Des obstacles à l’action efficace
Laurence Przylucki énonce néanmoins une série de constats d’obstacles dans l’approche du public migrant confronté à la drogue. Il y a d’abord les mauvaises connaissance et maîtrise de leurs langues respectives par les services de l’asbl. Il y a aussi les barrières culturelles qui freinent la rencontre de part et d’autre, ce qui induit la nécessité de formation du personnel pour apprendre les pratiques culturelles des uns et des autres. Il y a également les usages différents, comme l’utilisation par les toxicomanes roumains d’aiguilles plus longues et de seringues en verre, différentes de celles fournies par Le Comptoir qu’ils n’utilisent dès lors pas. Enfin, il y a la situation de précarité des migrants qui les éloigne des dispositifs d’aide et de soins. C’est le cas notamment du logement en périphérie, couplé avec l’absence de l’argent pour se payer le transport en commun, qui les empêche de se rendre dans les centres de prévention installés en centre-ville.

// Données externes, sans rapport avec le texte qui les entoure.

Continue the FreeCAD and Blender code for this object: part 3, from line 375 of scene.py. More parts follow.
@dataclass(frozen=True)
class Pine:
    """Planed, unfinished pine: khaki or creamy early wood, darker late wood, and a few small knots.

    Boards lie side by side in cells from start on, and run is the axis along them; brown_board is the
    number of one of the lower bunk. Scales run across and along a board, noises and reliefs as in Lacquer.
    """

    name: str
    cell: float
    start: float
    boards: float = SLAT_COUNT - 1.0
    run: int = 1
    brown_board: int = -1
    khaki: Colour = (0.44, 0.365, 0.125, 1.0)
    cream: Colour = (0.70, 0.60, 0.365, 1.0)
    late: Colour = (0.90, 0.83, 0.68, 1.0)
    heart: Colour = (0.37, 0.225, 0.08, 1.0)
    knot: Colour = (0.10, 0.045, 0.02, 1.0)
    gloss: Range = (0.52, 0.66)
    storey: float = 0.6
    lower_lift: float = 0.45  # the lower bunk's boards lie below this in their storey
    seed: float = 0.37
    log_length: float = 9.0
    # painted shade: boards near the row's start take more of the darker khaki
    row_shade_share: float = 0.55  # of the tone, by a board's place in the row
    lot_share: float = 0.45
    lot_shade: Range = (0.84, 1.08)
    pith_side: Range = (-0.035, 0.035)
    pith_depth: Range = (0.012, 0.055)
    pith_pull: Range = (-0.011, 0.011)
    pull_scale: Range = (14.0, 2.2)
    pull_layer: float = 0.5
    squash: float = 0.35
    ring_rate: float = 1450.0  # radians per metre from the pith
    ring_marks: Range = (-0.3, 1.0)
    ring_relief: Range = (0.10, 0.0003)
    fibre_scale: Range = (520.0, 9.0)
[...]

Les conséquences observées suite à ces constats sont diverses. Citons la prise de risque élevée chez les migrants par simple manque d’informations, le dialogue difficile à nouer, la compréhension différente de la problématique (maladie et traitement), l’absence partielle ou totale d’accès aux antécédents médicaux et la non familiarisation de ce public avec notre système de soins. Il est néanmoins possible d’énumérer quelques bonnes pratiques identifiées : favoriser l’accès aux services de première et deuxième lignes et les partenariats entre ceux-ci, fournir des informations adaptées, privilégier une flexibilité organisationnelle et assurer la présence d’interprètes, et soigner la communication et l’ouverture dans le secteur (via notamment la traduction des brochures en différentes langues).

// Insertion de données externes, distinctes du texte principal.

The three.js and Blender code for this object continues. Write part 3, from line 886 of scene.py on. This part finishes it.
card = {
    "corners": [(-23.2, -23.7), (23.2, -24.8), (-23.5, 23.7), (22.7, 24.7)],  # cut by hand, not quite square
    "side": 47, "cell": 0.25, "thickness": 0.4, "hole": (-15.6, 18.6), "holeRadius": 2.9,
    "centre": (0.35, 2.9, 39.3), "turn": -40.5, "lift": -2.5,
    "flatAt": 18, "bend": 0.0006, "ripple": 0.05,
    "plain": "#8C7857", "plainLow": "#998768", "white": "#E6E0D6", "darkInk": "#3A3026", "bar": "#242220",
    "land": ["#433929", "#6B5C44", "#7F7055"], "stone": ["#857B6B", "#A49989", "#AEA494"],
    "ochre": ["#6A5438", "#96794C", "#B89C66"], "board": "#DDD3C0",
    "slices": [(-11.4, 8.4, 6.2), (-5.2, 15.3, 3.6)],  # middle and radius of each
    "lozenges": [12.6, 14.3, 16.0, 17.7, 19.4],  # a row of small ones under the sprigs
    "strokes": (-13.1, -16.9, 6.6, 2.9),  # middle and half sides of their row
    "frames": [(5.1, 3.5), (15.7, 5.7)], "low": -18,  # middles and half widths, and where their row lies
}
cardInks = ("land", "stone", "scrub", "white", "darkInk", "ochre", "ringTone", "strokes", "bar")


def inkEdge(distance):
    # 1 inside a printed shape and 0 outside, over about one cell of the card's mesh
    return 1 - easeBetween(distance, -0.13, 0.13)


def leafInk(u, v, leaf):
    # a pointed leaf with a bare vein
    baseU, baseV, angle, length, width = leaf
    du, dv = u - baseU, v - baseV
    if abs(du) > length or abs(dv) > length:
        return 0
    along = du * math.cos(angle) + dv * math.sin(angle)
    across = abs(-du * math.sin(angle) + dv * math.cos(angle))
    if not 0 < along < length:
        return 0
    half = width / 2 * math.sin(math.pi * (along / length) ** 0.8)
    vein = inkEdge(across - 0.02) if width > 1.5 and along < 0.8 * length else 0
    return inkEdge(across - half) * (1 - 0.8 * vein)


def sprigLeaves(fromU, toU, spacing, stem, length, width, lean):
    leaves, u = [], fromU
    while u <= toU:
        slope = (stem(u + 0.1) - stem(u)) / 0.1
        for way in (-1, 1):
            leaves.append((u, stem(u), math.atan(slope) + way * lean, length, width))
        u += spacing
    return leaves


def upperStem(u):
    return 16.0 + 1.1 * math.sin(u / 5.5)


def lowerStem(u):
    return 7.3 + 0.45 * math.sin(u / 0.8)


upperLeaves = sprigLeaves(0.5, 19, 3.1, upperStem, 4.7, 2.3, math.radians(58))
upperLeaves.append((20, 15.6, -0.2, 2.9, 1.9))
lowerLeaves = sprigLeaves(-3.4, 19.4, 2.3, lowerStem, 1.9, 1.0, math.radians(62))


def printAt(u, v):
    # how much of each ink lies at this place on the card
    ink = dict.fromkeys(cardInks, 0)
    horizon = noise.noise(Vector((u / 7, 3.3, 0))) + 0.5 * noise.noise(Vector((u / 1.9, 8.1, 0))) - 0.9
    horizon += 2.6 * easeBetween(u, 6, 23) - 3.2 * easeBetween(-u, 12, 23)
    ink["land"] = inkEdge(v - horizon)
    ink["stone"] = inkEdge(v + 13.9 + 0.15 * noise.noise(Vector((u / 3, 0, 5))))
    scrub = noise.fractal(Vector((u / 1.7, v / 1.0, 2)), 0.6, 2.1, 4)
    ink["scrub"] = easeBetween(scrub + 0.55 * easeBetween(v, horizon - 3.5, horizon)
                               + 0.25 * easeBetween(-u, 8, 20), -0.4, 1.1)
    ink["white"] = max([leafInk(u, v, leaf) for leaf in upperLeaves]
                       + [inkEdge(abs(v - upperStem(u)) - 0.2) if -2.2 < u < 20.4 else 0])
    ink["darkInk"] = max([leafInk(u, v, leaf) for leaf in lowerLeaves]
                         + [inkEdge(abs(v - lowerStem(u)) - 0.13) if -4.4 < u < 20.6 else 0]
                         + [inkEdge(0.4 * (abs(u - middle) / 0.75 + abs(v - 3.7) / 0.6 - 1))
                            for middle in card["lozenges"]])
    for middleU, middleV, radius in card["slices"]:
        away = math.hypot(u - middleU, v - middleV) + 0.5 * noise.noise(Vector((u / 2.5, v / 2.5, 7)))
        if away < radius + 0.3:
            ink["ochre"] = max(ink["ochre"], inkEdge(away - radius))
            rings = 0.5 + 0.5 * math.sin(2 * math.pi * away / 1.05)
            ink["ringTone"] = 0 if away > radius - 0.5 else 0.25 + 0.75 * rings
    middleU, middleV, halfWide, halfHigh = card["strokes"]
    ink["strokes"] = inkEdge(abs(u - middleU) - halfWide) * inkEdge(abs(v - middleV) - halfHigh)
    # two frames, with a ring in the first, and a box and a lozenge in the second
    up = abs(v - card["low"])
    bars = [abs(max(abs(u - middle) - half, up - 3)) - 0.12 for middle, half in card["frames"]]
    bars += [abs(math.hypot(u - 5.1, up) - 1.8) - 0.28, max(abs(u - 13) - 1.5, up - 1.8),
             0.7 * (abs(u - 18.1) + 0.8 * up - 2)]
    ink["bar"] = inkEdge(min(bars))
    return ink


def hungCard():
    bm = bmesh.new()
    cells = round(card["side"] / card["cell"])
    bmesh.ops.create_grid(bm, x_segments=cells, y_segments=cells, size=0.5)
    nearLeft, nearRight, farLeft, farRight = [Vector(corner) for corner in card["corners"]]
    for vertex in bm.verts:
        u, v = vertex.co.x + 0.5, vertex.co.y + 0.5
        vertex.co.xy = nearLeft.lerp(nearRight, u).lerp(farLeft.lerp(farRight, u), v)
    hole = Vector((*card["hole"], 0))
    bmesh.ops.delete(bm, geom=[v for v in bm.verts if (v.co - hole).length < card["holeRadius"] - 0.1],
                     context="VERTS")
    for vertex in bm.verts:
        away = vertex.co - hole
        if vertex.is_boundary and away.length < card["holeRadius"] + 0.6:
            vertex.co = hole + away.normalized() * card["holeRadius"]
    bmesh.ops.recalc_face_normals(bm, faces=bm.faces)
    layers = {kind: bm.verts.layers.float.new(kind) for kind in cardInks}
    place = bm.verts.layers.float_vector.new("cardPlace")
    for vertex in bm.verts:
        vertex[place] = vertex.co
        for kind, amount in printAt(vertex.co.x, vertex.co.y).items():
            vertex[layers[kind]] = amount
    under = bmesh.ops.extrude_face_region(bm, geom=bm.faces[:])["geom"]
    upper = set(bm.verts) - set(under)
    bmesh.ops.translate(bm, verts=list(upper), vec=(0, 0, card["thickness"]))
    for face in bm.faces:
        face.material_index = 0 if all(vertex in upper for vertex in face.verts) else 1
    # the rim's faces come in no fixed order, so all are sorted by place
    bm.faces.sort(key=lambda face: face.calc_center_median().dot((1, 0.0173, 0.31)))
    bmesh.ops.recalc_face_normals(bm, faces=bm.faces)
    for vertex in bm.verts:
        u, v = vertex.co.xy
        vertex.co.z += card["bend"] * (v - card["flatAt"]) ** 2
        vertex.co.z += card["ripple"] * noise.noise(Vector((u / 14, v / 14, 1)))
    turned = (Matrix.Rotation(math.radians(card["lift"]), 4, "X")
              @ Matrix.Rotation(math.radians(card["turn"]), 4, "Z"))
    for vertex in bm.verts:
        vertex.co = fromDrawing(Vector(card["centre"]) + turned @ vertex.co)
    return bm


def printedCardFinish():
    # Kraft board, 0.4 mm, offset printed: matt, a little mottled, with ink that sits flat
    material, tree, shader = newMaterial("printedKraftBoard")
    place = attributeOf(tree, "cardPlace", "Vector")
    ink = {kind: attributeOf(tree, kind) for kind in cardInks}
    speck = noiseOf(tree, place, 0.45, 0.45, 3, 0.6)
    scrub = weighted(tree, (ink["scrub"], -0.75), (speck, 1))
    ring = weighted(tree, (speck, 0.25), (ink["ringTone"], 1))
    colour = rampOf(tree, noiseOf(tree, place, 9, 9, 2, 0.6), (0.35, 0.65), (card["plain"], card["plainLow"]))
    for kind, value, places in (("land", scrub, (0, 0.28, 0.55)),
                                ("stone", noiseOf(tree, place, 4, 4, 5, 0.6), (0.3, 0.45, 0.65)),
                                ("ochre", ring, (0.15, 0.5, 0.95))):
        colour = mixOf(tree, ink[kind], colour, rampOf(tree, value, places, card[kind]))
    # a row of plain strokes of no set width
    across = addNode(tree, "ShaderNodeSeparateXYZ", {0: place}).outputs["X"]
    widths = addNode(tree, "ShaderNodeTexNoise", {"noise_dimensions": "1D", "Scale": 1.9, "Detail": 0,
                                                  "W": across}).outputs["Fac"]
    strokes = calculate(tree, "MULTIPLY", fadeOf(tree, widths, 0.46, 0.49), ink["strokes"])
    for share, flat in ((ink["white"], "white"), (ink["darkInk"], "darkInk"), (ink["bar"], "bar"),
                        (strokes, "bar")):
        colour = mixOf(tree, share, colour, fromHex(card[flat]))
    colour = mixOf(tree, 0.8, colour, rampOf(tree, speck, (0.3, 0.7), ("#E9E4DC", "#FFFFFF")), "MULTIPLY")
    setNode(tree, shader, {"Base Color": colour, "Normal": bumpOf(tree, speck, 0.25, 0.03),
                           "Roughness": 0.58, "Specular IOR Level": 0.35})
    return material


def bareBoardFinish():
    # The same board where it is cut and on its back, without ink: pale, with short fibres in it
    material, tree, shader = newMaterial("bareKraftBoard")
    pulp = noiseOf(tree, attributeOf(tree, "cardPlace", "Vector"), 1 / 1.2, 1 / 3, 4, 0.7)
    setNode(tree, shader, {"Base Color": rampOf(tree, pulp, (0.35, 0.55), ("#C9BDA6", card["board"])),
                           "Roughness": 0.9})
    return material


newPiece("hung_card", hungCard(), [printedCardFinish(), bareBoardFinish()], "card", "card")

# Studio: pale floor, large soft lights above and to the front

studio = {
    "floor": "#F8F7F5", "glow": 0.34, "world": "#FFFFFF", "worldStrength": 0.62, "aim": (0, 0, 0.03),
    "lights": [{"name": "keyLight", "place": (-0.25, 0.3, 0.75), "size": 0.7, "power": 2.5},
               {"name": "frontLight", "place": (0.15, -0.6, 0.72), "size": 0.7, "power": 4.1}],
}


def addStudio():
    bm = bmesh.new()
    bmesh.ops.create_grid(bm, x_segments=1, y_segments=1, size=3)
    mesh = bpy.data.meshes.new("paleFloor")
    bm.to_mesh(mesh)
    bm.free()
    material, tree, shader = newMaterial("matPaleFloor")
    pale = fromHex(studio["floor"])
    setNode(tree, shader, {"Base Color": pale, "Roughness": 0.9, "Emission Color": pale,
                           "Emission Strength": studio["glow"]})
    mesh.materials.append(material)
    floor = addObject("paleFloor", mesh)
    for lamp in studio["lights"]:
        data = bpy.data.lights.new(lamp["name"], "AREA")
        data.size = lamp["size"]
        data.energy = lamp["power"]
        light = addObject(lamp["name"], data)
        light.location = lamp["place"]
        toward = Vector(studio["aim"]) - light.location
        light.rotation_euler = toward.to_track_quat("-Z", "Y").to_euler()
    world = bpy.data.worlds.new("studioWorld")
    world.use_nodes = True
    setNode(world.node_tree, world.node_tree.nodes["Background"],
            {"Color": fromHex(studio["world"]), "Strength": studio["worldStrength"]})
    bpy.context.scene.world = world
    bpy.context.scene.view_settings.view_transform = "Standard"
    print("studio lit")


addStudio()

Le khat, drogue peu connue
Particulièrement confronté à la problématique du khat (aussi appelé qat, jat ou mira), Xusseen Maxamed, coordinateur de l’asbl Somabel (association pour la promotion de la culture somalienne et l’entraide entre les membres de la communauté en Belgique), a complété l’exposé sur les drogues en apportant quelques éléments de précision à propos de ces feuilles d’arbuste que l’on chique. Consommé principalement en Afrique de l’Est (Soudan, Érythrée, Djibouti, Éthiopie, Somalie, Kenya) et dans le Sud de la péninsule arabique (au Yémen, en priorité), le khat est une plante qui comprend quatre sous-espèces différentes consommées de façon différente suivant la région. Très présent dans ces parties du monde, il prend de plus en plus de place dans les cultures de pays comme l’Éthiopie.

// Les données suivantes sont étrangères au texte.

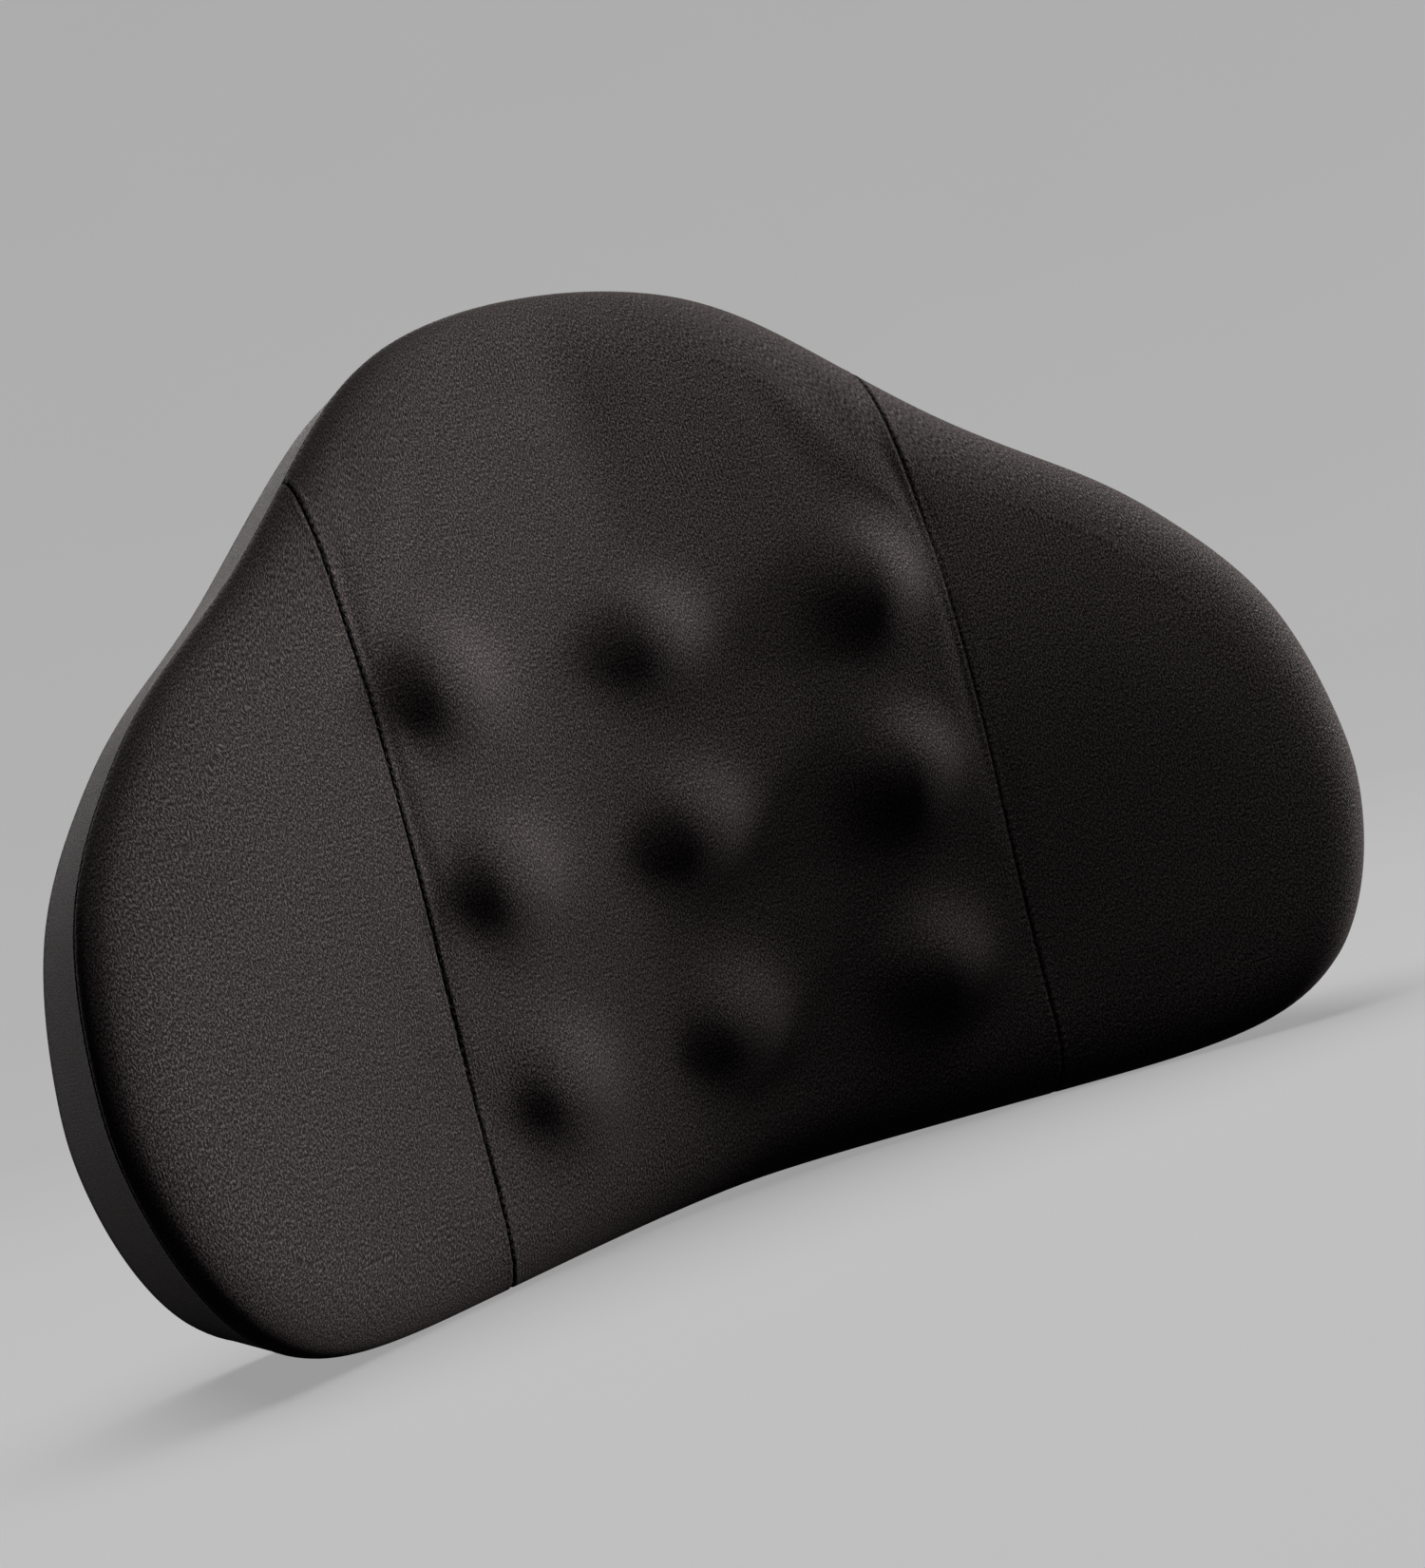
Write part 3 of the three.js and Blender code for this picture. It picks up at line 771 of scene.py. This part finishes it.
def plastic_material(name, dark, light, rough, grain):
    """Moulded plastic with a fine eroded grain and faint scuffs."""
    material, tree, surface = new_material(name, specular_ior_level=0.4)
    place = object_place(tree)
    fine = noise_at(tree, place, grain, 3.0, 0.6)
    scuffs = remap(tree, noise_at(tree, stretched(tree, place, 0.25, 1.0, 0.9), 0.9, 5.0, 0.7), 0.55, 0.75)
    color = mix(tree, scuffs, dark, light)
    roughness = remap(tree, plus(tree, fine, scuffs), 0.3, 1.5, rough, rough + 0.22)
    finish_material(tree, surface, color, roughness, fine, 0.05, 0.6)
    return material


def zip_metal_material():
    """Black enamel on zinc, worn to bare metal in places along the edges."""
    material, tree, surface = new_material("zip_metal", specular_ior_level=0.5)
    place = object_place(tree)
    geometry = tree.nodes.new("ShaderNodeNewGeometry")
    edge = remap(tree, geometry.outputs["Pointiness"], 0.51, 0.6)
    worn = remap(tree, noise_at(tree, place, 1.3, 4.0, 0.65), 0.5, 0.66)
    bare = times(tree, edge, worn)
    color = mix(tree, bare, (0.009, 0.009, 0.0095, 1), (0.3, 0.29, 0.28, 1))
    tree.links.new(bare, surface.inputs["Metallic"])
    fine = noise_at(tree, place, 5.0, 3.0)
    finish_material(tree, surface, color, remap(tree, fine, 0.3, 0.7, 0.25, 0.42), fine, 0.03, 0.5)
    return material


def foam_material():
    """Open-cell foam: pale grey with small pores."""
    material, tree, surface = new_material("foam", specular_ior_level=0.15, subsurface_weight=0.1)
    place = object_place(tree)
    cells = node(tree, "TexVoronoi", place, None, 0.9)
    pores = remap(tree, cells, 0.15, 0.5)
    color = mix(tree, noise_at(tree, place, 0.06, 3.0), (0.3, 0.29, 0.25, 1), (0.42, 0.4, 0.34, 1))
    # The pores are painted darker: painted shade inside them.
    color = mix(tree, pores, mix(tree, 0.6, color, (0.05, 0.045, 0.04, 1)), color)
    finish_material(tree, surface, color, remap(tree, pores, 0.0, 1.0, 1.0, 0.85), pores, 0.4)
    return material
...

Importé en Belgique via les Pays-Bas jusqu’en 2006, le khat y est depuis lors référencé comme une drogue. Ce changement de statut entraîne un problème culturel autour d’un produit qui est en vente libre dans les commerces des pays d’origine, qui était autorisé en Belgique auparavant et qui y est désormais interdit et ses vendeurs poursuivis. Depuis 2012, le khat est également proscrit dans des pays limitrophes comme les Pays-Bas et le Royaume-Uni.
Les effets « positifs » de la consommation de khat sont ses aspects stimulant, euphorisant, aphrodisiaque et de lien social car il est consommé dans les grandes occasions comme les mariages. Ses effets « négatifs » sont sans surprise l’addiction, mais aussi l’impact sur l’hygiène bucco-dentaire (il attaque l’émail des dents), la présence de pesticides dans les feuilles et les conséquences économiques, tant au niveau macro (il représente une dépense de plusieurs millions de dollars par jour) qu’au niveau micro (il grève les budgets des ménages, entraînant problèmes conjugaux et divorces).